С отъездом морской делегации Москва вернулась к своему первоначальному пессимизму, несколько отличающемуся от петербургского пессимизма тем, что в нем отсутствовали признаки злорадного пацифизма. Москва была готова сражаться до конца. Это не мешало предчувствию, что конец может быть гибельным.

В этот момент предчувствия усугублялись германским наступлением на Верден и притоком в Москву аристократических польских беженцев. Эти поляки имели нездоровое влияние. Внешне они были привлекательны. Они внесли много приятности в московскую светскую жизнь. Их страсть к политическим спорам дала много свежего материала моим отчетам.

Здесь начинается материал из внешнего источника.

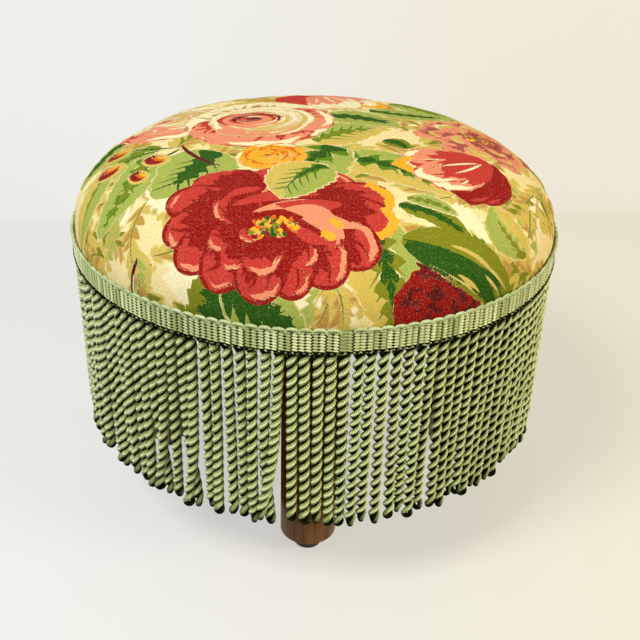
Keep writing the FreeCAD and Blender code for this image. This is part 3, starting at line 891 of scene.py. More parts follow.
def tube_rings(path, inward, half_in, half_side):
    """Rings of points about a path. inward points from each path point to the cord's own axis."""
    along = np.gradient(path, axis=0)
    along /= np.linalg.norm(along, axis=1, keepdims=True) + 1e-9
    inward = inward - along * np.sum(inward * along, axis=1, keepdims=True)
    inward /= np.linalg.norm(inward, axis=1, keepdims=True) + 1e-9
    side = np.cross(along, inward)
    ring = np.cos(TUBE_TURN)[None, :, None] * inward[:, None, :] * np.reshape(half_in, (-1, 1, 1))
    ring = ring + np.sin(TUBE_TURN)[None, :, None] * side[:, None, :] * np.reshape(half_side, (-1, 1, 1))
    return path[:, None, :] + ring


def tubes_piece(name, tubes, tones, grooves=None):
    """One mesh of several capped tubes. Each has its own tone, and a map of mm along and turns around."""
    faces, maps, caps, start = [], [], [], 0
    for rings in tubes:
        count, around_it = rings.shape[:2]
        faces.append(grid_faces(count, around_it, wrap_columns=True) + start)
        run = np.r_[0, np.cumsum(np.linalg.norm(np.diff(rings.mean(axis=1), axis=0), axis=1))]
        row = np.repeat(np.arange(count - 1), around_it)
        column = np.tile(np.arange(around_it), count - 1)
        corners = ((row, column), (row, column + 1), (row + 1, column + 1), (row + 1, column))
        maps.append(np.stack([np.stack([run[r], c / around_it], 1) for r, c in corners], 1))
        first = start + np.arange(around_it)
        for ring in (first, (first + (count - 1) * around_it)[::-1]):
            caps += [(ring[0], *ring[k:k + 3]) for k in range(1, around_it - 2, 2)]
        start += count * around_it
    faces = np.concatenate(faces + [np.array(caps)])
    maps = np.concatenate([np.concatenate(maps).reshape(-1, 2), np.zeros((len(caps) * 4, 2))])
    marks = {"tone": np.repeat(tones, [rings.shape[0] * rings.shape[1] for rings in tubes])}
    if grooves is not None:
        marks["groove"] = grooves
    points = np.concatenate([rings.reshape(-1, 3) for rings in tubes])
    return mesh_piece(name, points, faces, loop_uvs=maps, marks=marks)


# The bullion fringe: where each cord hangs, then its two strands.

LEVELS = 9
CORD_PITCH = TAU * CORD_CIRCLE / CORD_COUNT
CORD_LENGTH = 134.5
CORD_APART = 7.3
STRAND_OFFSET = 1.80
STRAND_STEP = 1.25
STRAND_START = 3.2
PUSH_ROUNDS = 120
STRAYS = 18


def hang_cords():
    """Sideways and outward offsets of each cord at each level, pushed apart until none overlap."""
    draw = np.random.default_rng(SEED)
    level = np.linspace(0, 1, LEVELS)
    lean = draw.normal(0, 2.2, CORD_COUNT)
    strays = draw.choice(CORD_COUNT, STRAYS, replace=False)
    lean[strays] += draw.choice([-3.6, 3.6], STRAYS)
    bend = draw.normal(0, 0.7, CORD_COUNT)
    out = draw.normal(0, 0.8, CORD_COUNT)
    number = np.arange(CORD_COUNT)
    sweep = 1.1 * np.sin(number * 0.21 + 0.6) + 1.9 * np.sin(number * 1.13 + 2 * np.sin(number * 0.17))
    start = draw.uniform(-0.55, 0.55, CORD_COUNT)
    side = start[:, None] + (lean + sweep)[:, None] * level ** 1.2 + bend[:, None] * np.sin(pi * level)
    away = out[:, None] * level ** 0.8 + draw.normal(0, 0.35, (CORD_COUNT, 1)) * np.sin(pi * level)
    for _ in range(PUSH_ROUNDS):
        for first in (0, 1):
            i = np.arange(first, CORD_COUNT, 2)
            j = (i + 1) % CORD_COUNT
            apart, radial = CORD_PITCH + side[j] - side[i], away[j] - away[i]
            gap = np.hypot(apart, radial)
            push = np.clip(CORD_APART - gap, 0, None) / 2
            for offsets, share in ((side, push * apart / gap), (away, push * radial / gap)):
                offsets[i] -= share
                offsets[j] += share
        away = np.clip(away, -2.2, 1.2)
        side[:, 1:-1] += 0.25 * (side[:, :-2] + side[:, 2:] - 2 * side[:, 1:-1])
    return side, away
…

Несмотря на то что я был склонен сочувствовать их страданиям, ближайшее знакомство с ними вызвало во мне чувство недоверия и даже отвращения. Я терпеть не мог ту манеру, с которой они принимали теплое гостеприимство, оказываемое им повсюду. Они отвечали насмешками над своими хозяевами, делая при этом вид, что они презирают честных московских буржуа.

Еще меньше переваривал я их эгоистичное чванство и пессимизм. Апогея это чувство достигло, когда однажды вечером — во время наиболее критического периода наступления на Верден — развязный, но пустой шляхтич заметил в присутствии главы французской военной миссии: «Если Верден будет взят, падет и Париж. Как это будет ужасно для польского вопроса». Это только один из многих примеров польской бестактности. Между тем этот народ, никогда не умевший самостоятельно устроить свою жизнь и, разумеется, мало чем содействовавший делу союзников в войне, был по Версальскому договору награжден большим отрезком территории, чем какая бы то ни было другая нация.